Pakta Glasgow dan dilema Indonesia mengurangi dominasi batu bara

Indonesia masih mengalami ketergantungan pada komoditas batu bara, baik untuk pembangkit maupun untuk ekspor.

Ilustrasi Alinea.id/Aisya Kurnia.

Awal November lalu, Indonesia menjadi salah satu dari 23 negara yang meneken perjanjian untuk mengurangi konsumsi batu bara. Hasil KTT Iklim COP26 di Glasgow, Skotlandia ini mengikat negara peserta untuk mengakhiri konsumsi batu bara untuk produksi listrik pada dekade 2030-an dan menghentikan investasi batu bara di dalam dan luar negeri.
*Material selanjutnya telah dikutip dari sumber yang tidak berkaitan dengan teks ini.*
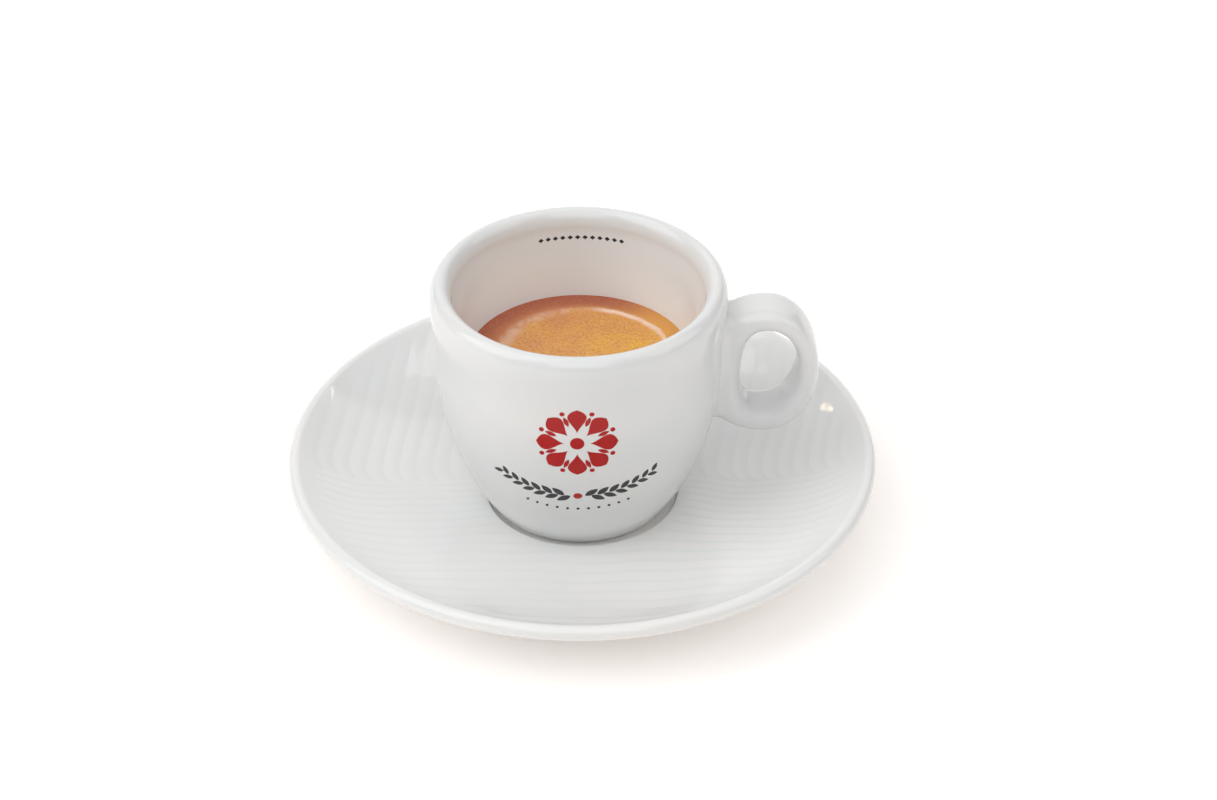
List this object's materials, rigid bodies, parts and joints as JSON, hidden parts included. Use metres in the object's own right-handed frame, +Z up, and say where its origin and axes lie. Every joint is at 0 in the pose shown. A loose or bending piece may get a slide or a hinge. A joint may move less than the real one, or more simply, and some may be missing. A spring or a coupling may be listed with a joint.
{
  "type": "espresso in cup with saucer",
  "caption": "Single espresso with a tan crema in a thick-walled white porcelain cup with a wide ring handle, standing on a shallow dished saucer with a rolled rim.",
  "frame": {"origin": "centre of the saucer's foot ring, on the surface that it stands on", "axes": "+Z up, +X towards the cup's handle, -Y towards the side of the cup that carries the ornament"},
  "size_m": [0.1274, 0.1274, 0.06],
  "materials": {
    "cup_porcelain": "glossy clear glaze over white porcelain, with a small printed ornament",
    "crema": "fine satin foam, golden in the middle and reddish brown at the edge",
    "saucer_porcelain": "glossy clear glaze over a low wavy relief"
  },
  "bodies": {
    "root": {"cup": "cup_porcelain", "espresso": "crema", "saucer": "saucer_porcelain"}
  },
  "joints": []
}
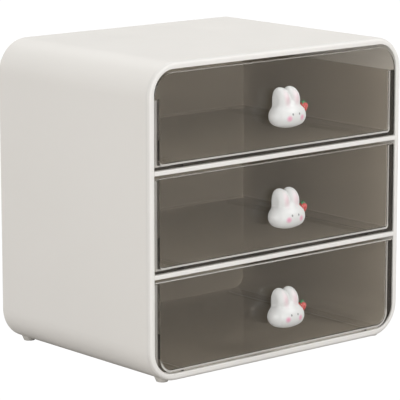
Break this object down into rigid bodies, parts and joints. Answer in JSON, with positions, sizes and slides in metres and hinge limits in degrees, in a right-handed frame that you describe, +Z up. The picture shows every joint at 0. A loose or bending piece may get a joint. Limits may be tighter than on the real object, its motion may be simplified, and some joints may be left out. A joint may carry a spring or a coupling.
{
  "type": "desktop drawer organizer",
  "caption": "Small rounded tabletop cabinet with stacked see-through drawers, each pulled out by a rabbit-head knob with a berry charm.",
  "frame": {"origin": "on the table under the middle of the whole footprint, from the front of the knobs to the back of the case", "axes": "+X to the right seen from the front, +Y to the rear, +Z up; the drawers open towards -Y"},
  "size_m": [0.2144, 0.1696, 0.201],
  "materials": {
    "case_plastic": "satin",
    "clear_drawer": "polished",
    "knob_white": "satin",
    "strawberry_red": "gloss",
    "leaf_green": "gloss",
    "screw_steel": "polished",
    "washer_steel": "satin",
    "foot_rubber": "matte"
  },
  "bodies": {
    "case": {"case_shell": "case_plastic", "back_panel": "case_plastic", "shelf_lower": "case_plastic", "shelf_upper": "case_plastic", "foot_front_left": "foot_rubber", "foot_front_right": "foot_rubber", "foot_rear_left": "foot_rubber", "foot_rear_right": "foot_rubber"},
    "bottom_drawer": {"drawer_bottom": "clear_drawer", "rabbit_knob_bottom": "knob_white", "strawberry_bottom": "strawberry_red", "strawberry_leaves_bottom": "leaf_green", "knob_washer_bottom": "washer_steel", "knob_screw_bottom": "screw_steel"},
    "middle_drawer": {"drawer_middle": "clear_drawer", "rabbit_knob_middle": "knob_white", "strawberry_middle": "strawberry_red", "strawberry_leaves_middle": "leaf_green", "knob_washer_middle": "washer_steel", "knob_screw_middle": "screw_steel"},
    "top_drawer": {"drawer_top": "clear_drawer", "rabbit_knob_top": "knob_white", "strawberry_top": "strawberry_red", "strawberry_leaves_top": "leaf_green", "knob_washer_top": "washer_steel", "knob_screw_top": "screw_steel"}
  },
  "joints": [
    {"name": "bottom_drawer_slide", "type": "slide", "parent": "case", "child": "bottom_drawer", "axis": [0, -1, 0], "range_m": [0, 0.11]},
    {"name": "middle_drawer_slide", "type": "slide", "parent": "case", "child": "middle_drawer", "axis": [0, -1, 0], "range_m": [0, 0.11]},
    {"name": "top_drawer_slide", "type": "slide", "parent": "case", "child": "top_drawer", "axis": [0, -1, 0], "range_m": [0, 0.11]}
  ]
}
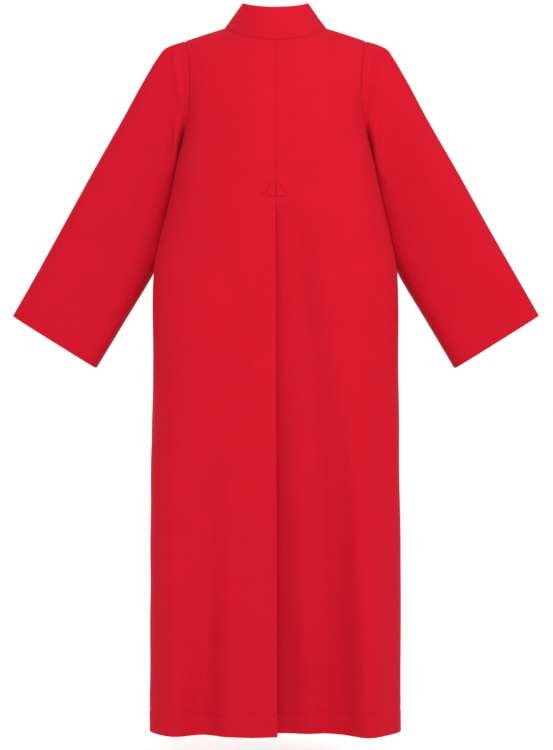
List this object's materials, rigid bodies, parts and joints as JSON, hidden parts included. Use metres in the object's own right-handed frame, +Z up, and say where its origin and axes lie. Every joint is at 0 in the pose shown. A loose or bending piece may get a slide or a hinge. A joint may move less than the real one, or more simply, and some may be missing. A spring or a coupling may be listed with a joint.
{
  "type": "cassock, worn hollow with no wearer",
  "caption": "Ankle-length robe in plain woven cloth, with a stand collar, buttoned front, wide set-in sleeves and a deep pleat down the centre back, in the hollow form it has when worn.",
  "frame": {"origin": "middle of the neck, level with the two points where the shoulder seams meet the collar", "axes": "+Z up along the robe, the front faces -Y and the back faces +Y, +X towards the wearer's left"},
  "size_m": [1.0674, 0.2386, 1.4505],
  "materials": {
    "cloth": "fine plain weave in scarlet, matt with a slight sheen",
    "button": "domed buttons covered in the same scarlet cloth"
  },
  "bodies": {
    "root": {"back_left": "cloth", "back_right": "cloth", "front_left": "cloth", "front_right": "cloth", "sleeve_left_back": "cloth", "sleeve_left_front": "cloth", "sleeve_right_back": "cloth", "sleeve_right_front": "cloth", "collar": "cloth", "button_01": "button", "button_02": "button", "button_03": "button", "button_04": "button", "button_05": "button", "button_06": "button", "button_07": "button", "button_08": "button", "button_09": "button", "button_10": "button", "button_11": "button", "button_12": "button"}
  },
  "joints": []
}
Nyatanya, konsumsi listrik di tanah air terus meningkat. Padahal, listrik dihasilkan dari pembangkit listrik tenaga uap (PLTU) yang menggunakan batu bara karena lebih murah.

Direktur Utama PLN Zulkifli Zaini mengungkapkan, beban puncak malam tertinggi terjadi pada 14 Oktober lalu pukul 19.00 WIB yang mencapai 28.093 MW (Megawatt). Sedangkan beban puncak siang hari sepanjang 2021 tertinggi pada Rabu 13 Oktober 2021 mencapai 27.740 MW. 

Dari capaian tersebut, pangsa tertinggi konsumsi listrik berasal dari penggunaan rumah tangga yang mencapai 46% dari total konsumsi dengan konsumsi listrik sebesar 85,43 TWh. Kemudian disusul oleh konsumsi listrik sektor industri, dengan pangsa sebesar 30,91% dari total konsumsi listrik dan pertumbuhan konsumsi mencapai 58,04 TWh.

"Aktivitas industri dan perekonomian sudah kembali pulih," kata Zulkifli, Minggu (17/10) lalu.